Che effetto le ha fatto vederlo in ‘Lontano lontano’, il film di Gianni Di Gregorio con la sua ultima interpretazione uscita al cinema dopo la sua morte?
“Quel film per me è un totem, perché il suo personaggio è proprio com’era lui, spontaneo, verace, scherzoso e amante del romanesco. Il regista gli ha lasciato mano libera nelle sue tipiche espressioni, tipo “acchiappa ‘sta cosa” E poi anche lui, come il personaggio deciso a trasferirsi da Roma alle Azzorre con altri due pensionati, e che sopravvive restaurando mobili, amava tanto andare al mercato di Porta Portese”.
Nel film il personaggio ha un rapporto ricco d’amore ma complicato con sua figlia...
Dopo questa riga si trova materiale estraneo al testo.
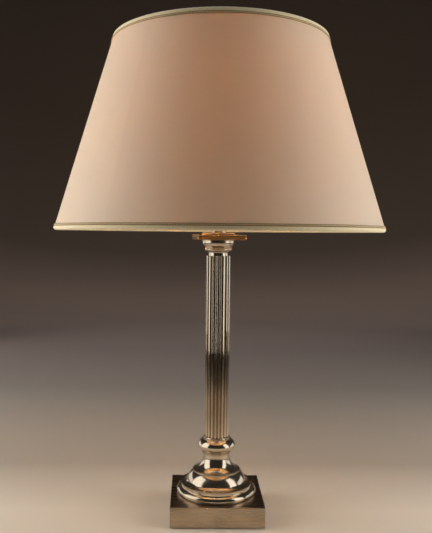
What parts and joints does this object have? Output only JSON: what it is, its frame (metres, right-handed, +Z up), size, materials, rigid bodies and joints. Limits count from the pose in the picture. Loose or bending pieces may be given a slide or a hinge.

“In effetti ricorda un po’ il nostro: nella prima parte della mia vita lo vedevo nei weekend perché viveva in campagna, poi siamo stati più insieme e ora io vivo nella sua casa romana. Avrebbe voluto essere un padre più presente, il lavoro spesso lo ha tolto dalla vita, ma è anche vero che spesso gliela ha salvata . E poi è stato lui a darmi forza e a motivarmi quando ero dubbioso sulla strada intrapresa: gli dicevo ‘papà, non so se me la sento, è difficile imparare le parti a memoria..” e lui mi incitava ad andare avanti. E quando alla fine era a letto ammalato cercava di allontanarmi da lui dicendomi “Vai a scuola, vai al Centro”. Tanto’ è che ho recitato Amleto al Centro sperimentale il giorno dopo che se n’è andato. Non è stato facile, ma credo di aver incanalato lì il mio dolore”.
Il suo ricordo più vivo?
“A Pantelleria, nella sua ultima estate, quando si è verificato una sorta di presagio: eravamo a casa, lui si sentiva debole, era stato a letto tutto il giorno, ma ogni tanto gli succedeva. Poi quando siamo andati a farci un bagno, sono arrivati quattro falchi che hanno iniziato a volarci intorno, come in un saluto”.
Cosa le manca di più di lui oggi?
“La sua emotività sproporzionata, la sua gentilezza e il suo credere in me”.